Q-tips are cheap, so don’t be cheap and use the same one for the entire process. Douse, twist, and repeat until all that gross is gone. If you’re having trouble lifting a particular mark or bit of dirt, use a super-fine brush soaked in alcohol to do the job. I know this is super-detailed, but I don’t want to do my homework.

Step 4. Bye bye buggies!

MASCARA

While mascara is more or less manufactured to deteriorate quickly, you can get better mascara application by keeping your wands clump-free. Each time you use your mascara, you’re loading up the wand with new mascara ON TOP of whatever was leftover in the brush from before. 

Yuck, get off my Vogue Paris!

To clean the wand, VERY gently put the wand between the folds of a paper towel and rub off the excess product. I suggest moving the wand back and forth in both directions in order to get the product loose, rather than “painting” product off onto the paper towel. It livens up the bristles and spreads them apart for the next step.

Boil some water and put it in a shallow cup, like back in the day when you’d shove all of your paintbrushes in water and let it sit overnight because as a first-grader the next morning’s gray composite water-paint was the perfect color to paint your friend’s blonde hair. 

It looks like I went to town scrubbing, but this was about three years old and had enough build up to fake a pile of guano. I threw it out afterwards.

Don’t let it sit overnight, though. Five minutes is enough to get excess product released and create a similar black water-paint. Then empty the cup, fill it with isopropyl alcohol, and put the wand in for a minute. Don’t leave it sitting there too long, but if product is still releasing from the wand, you can repeat this step until you’re satisfied.

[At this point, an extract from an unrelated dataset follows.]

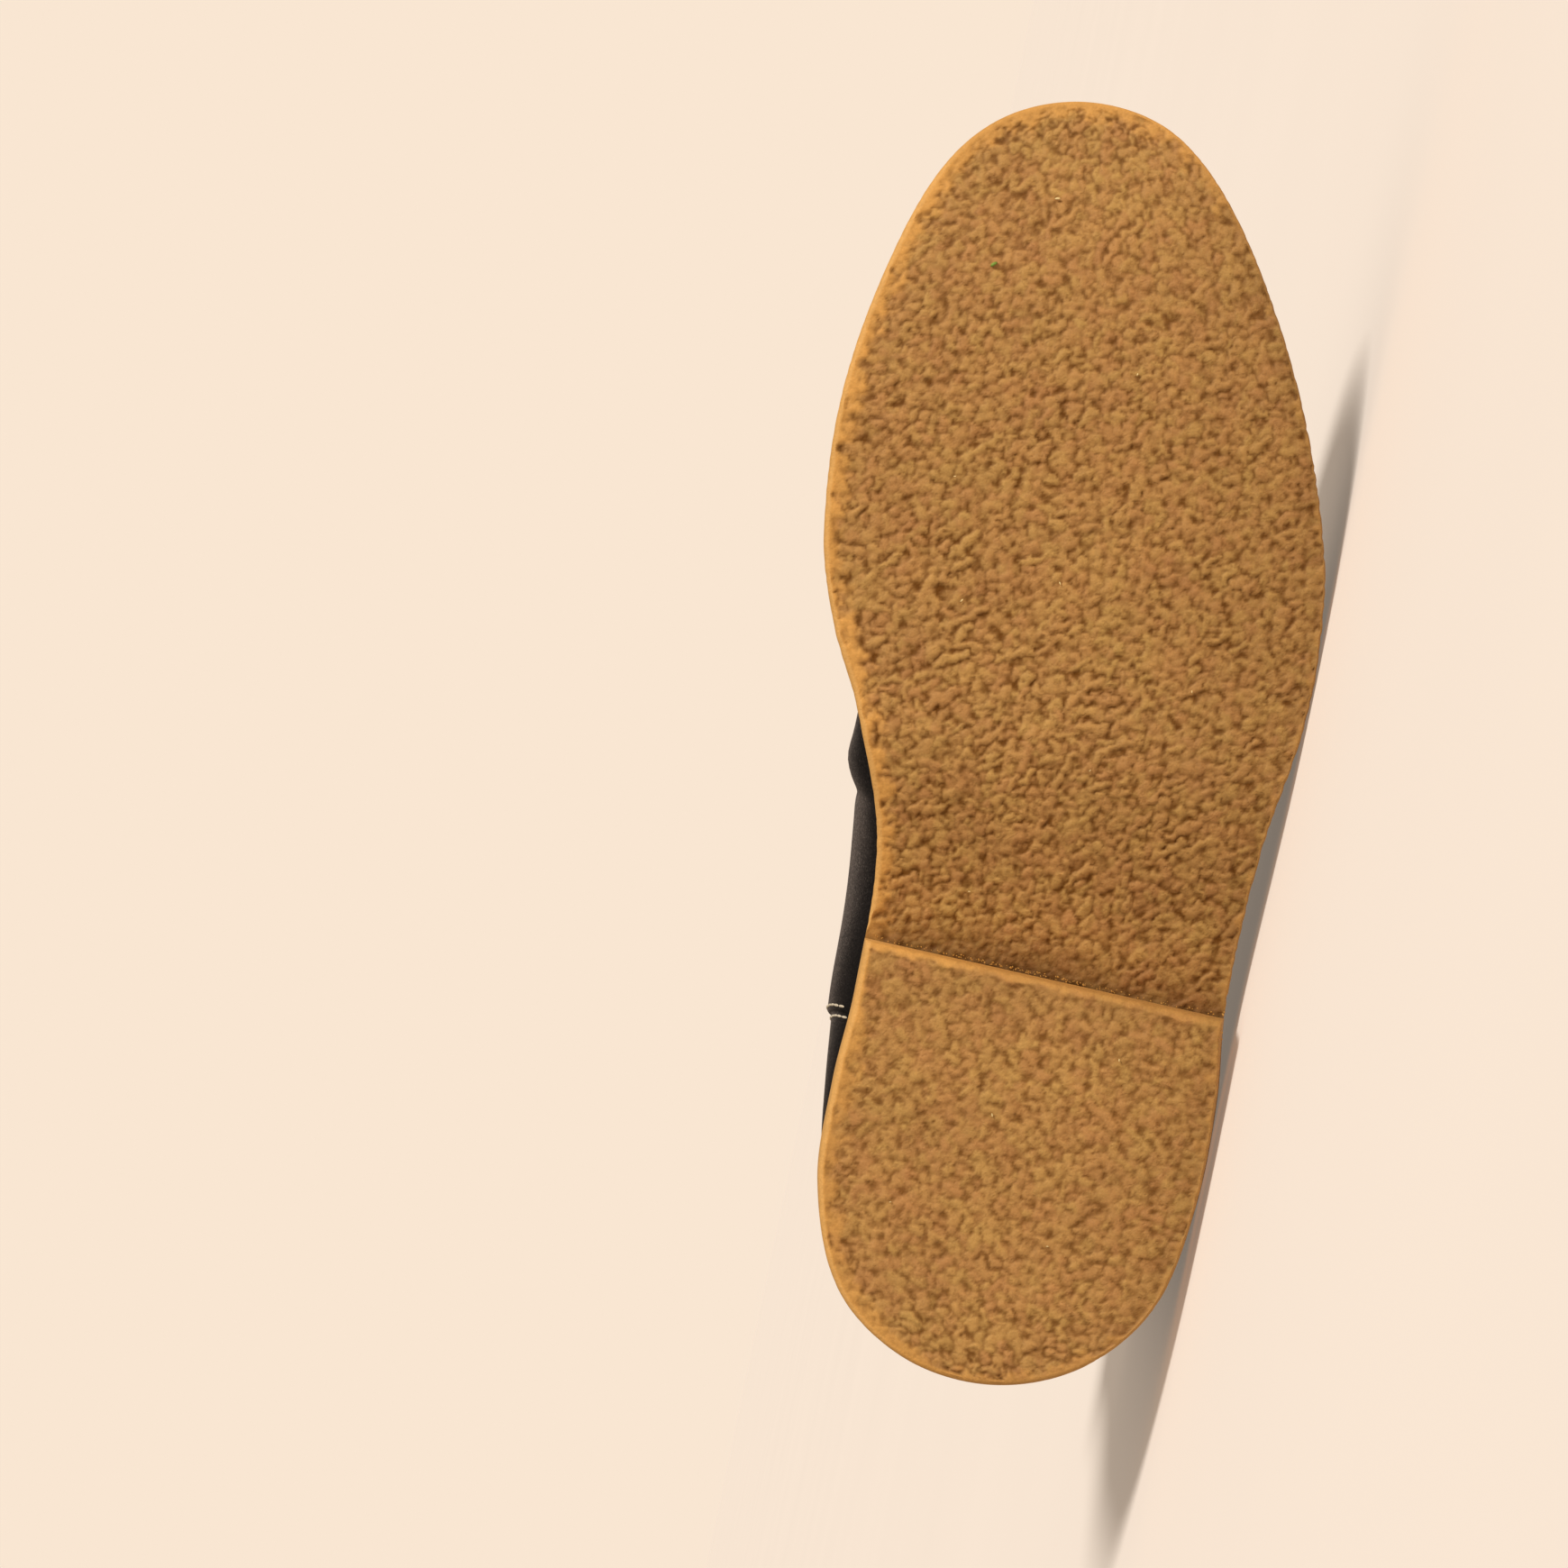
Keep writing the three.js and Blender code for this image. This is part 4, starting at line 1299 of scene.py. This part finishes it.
@dataclass
class Crumbs:
    """Bits of rubber left along the heel's breast and its outer end, pale specks on the crepe that are
    painted glints, and a green speck in it.
    """

    axes: BootAxes
    form: SoleForm
    count: int = 190
    seed: int = 5
    # Place along the breast round which half of the crumbs lie, and their spread
    gathered: Pair = (0.42, 0.16)
    # Least and most half length, depth below the outsole's tread, and distance ahead of the breast
    sizes: Pair = (0.1, 0.27)
    depths: Pair = (0.2, 1.1)
    ahead: Pair = (0.3, 1.1)
    # Length over thickness
    crumb_slender: float = 1.3
    burr_slender: float = 1.7
    speck_slender: float = 2.4
    rubber: Triple = (214, 158, 74)
    # Colour of the pale specks, painted glints on the crepe
    amber: Triple = (240, 214, 150)
    moss: Triple = (126, 156, 58)
    # Painted glints: along and across coordinates and half length of each
    glints: tuple[Triple, ...] = (
        (270.7, -2.1, 0.8), (231, 18, 0.45), (206, -22, 0.4), (183, 3, 0.5), (178, -19, 0.55),
        (160, 34, 0.4), (141, 12, 0.35), (112, -14, 0.4), (76, 22, 0.4), (62, -6, 0.5),
        (41, -28, 0.35), (33, 8, 0.4),
    )
    green: Triple = (254.8, -15.8, 1.25)
    # Along and across from the breast's outer end, height and half length
    burrs: tuple[tuple[float, float, float, float], ...] = (
        (0.9, 0.4, 11.2, 0.5), (1.5, 0.7, 11.6, 0.3), (-2.6, 0.0, 2.2, 0.45), (-4.2, 0.1, 2.6, 0.3),
    )

    def build(self) -> None:
        """Makes the crumbs, the pale specks that are painted glints, and the green one."""
        self.draw = np.random.default_rng(self.seed)
        glints = [self._on_tread(*spot) for spot in self.glints]
        self._piece(self._along_breast(), rubber_bits("crumbs", self.rubber))
        self._piece(glints, rubber_bits("glints", self.amber, 0.3))
        self._piece([self._on_tread(*self.green)], rubber_bits("green_speck", self.moss))

    def _breast_line(self, share: float) -> Array:
        """Point of the heel's breast, from its inner end at 0 to its outer end at 1."""
        angle = self.form.angle_at(np.array([self.form.breast]))
        inner, outer = (self.form.edge(side, angle, self.form.heel_taper)[0] for side in Side)
        return inner * (1 - share) + outer * share

    def _along_breast(self) -> list[tuple[Array, float, float]]:
        """Crumbs in the corner before the breast, thickest in its middle, and burrs at its outer end.

        Returns:
            Centre in boot millimetres, half length, and length over thickness of each.
        """
        found, draw = [], self.draw
        for _ in range(self.count):
            share = draw.choice([draw.normal(*self.gathered), draw.uniform(0.02, 0.98)])
            along, across = self._breast_line(float(np.clip(share, 0.02, 0.99)))
            half = draw.uniform(*self.sizes)
            up = self.form.heel_height - draw.uniform(*self.depths)
            centre = np.array([along + draw.uniform(*self.ahead), across, up])
            found.append((centre, half, self.crumb_slender))
        end = self._breast_line(1.0)
        for along, across, up, half in self.burrs:
            found.append((np.array([end[0] + along, end[1] + across, up]), half, self.burr_slender))
        return found

    def _on_tread(self, along: float, across: float, half: float) -> tuple[Array, float, float]:
        """A flat speck that lies on the crepe's lumps."""
        share = along / self.form.length
        up = self.form.tread(share) if share > self.form.breast else 0
        return np.array([along, across, up + 0.05]), half, self.speck_slender

    def _piece(self, bits: list[tuple[Array, float, float]], finish: GrainedFinish) -> None:
        """Makes one piece of crumbs, each a ball drawn out one way and roughened.

        Args:
            bits: Centre in boot millimetres, half length, and length over thickness of each crumb.
            finish: Finish of the piece, which gives the piece its name.
        """
        bpy.ops.object.select_all(action="DESELECT")
        bpy.ops.mesh.primitive_ico_sphere_add(subdivisions=1, radius=1)
        ball = bpy.context.active_object
        shape = vertices(ball)
        faces = np.array([tuple(face.vertices) for face in ball.data.polygons])
        bpy.data.objects.remove(ball)
        points, cells = [], []
        for centre, half, slender in bits:
            turn = self.draw.uniform(0, math.pi)
            sizes = (half, half / slender, half / slender)
            rough = shape * self.draw.uniform(0.75, 1.0, (len(shape), 1)) * sizes
            x, y, z = rough.T
            turned = [x * math.cos(turn) - y * math.sin(turn), x * math.sin(turn) + y * math.cos(turn)]
            cells.extend((faces + len(points)).tolist())
            points.extend(centre + np.stack([*turned, np.maximum(z, -0.03 - centre[2])], axis=1))
        piece = mesh_piece(finish.name, self.axes.to_row(np.array(points)), cells)
        finish_piece(piece, finish.material(), Slot.CREPE, angle=60)


# ---- upper


@dataclass(frozen=True)
class Fold:
    """A soft trough or ridge of the suede, as it shows from the side.

    The line is along and up coordinates in boot millimetres, the height is negative for a trough, and
    width is how far from its line the fold has faded to a third.
    """

    line: tuple[Pair, ...]
    height: float
    width: float
    side: Side | None = None
    # Width of the middle of the boot over which a fold of one side ends
    middle: float = 16

    def lift(self, boot: Array) -> Array:
        """How far each point is raised.

        Args:
            boot: Points in boot millimetres.

        Returns:
            Millimetres, one for each point.
        """
        best = np.full(len(boot), 1e9)
        place = boot[:, [0, 2]]
        whole = np.array(self.line, float)
        for a, b in zip(whole[:-1], whole[1:]):
            run = b - a
            t = np.clip(((place - a) @ run) / (run @ run), 0, 1)
            best = np.minimum(best, np.linalg.norm(place - a - t[:, None] * run, axis=1))
        lifted = self.height * np.exp(-((best / self.width) ** 2))
        if self.side is not None:
            lifted *= ease(0.5 + self.side.value * boot[:, 1] / self.middle)
        return lifted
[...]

Pat dry, again gently, and make sure the wand is totally dry before reinserting it into the tube. You may or may not want to touch up around the end for a better seal--do it anyway. This will prevent your mascara from drying out.

The bit of black below the brush is what I was able to wipe off onto the paper towel afterwards. Not much, huh?

If you're already cleaning, might as well clean some more.

How often do you clean your makeup? What really happened to my tube of Chanel? What do you want me to clean next?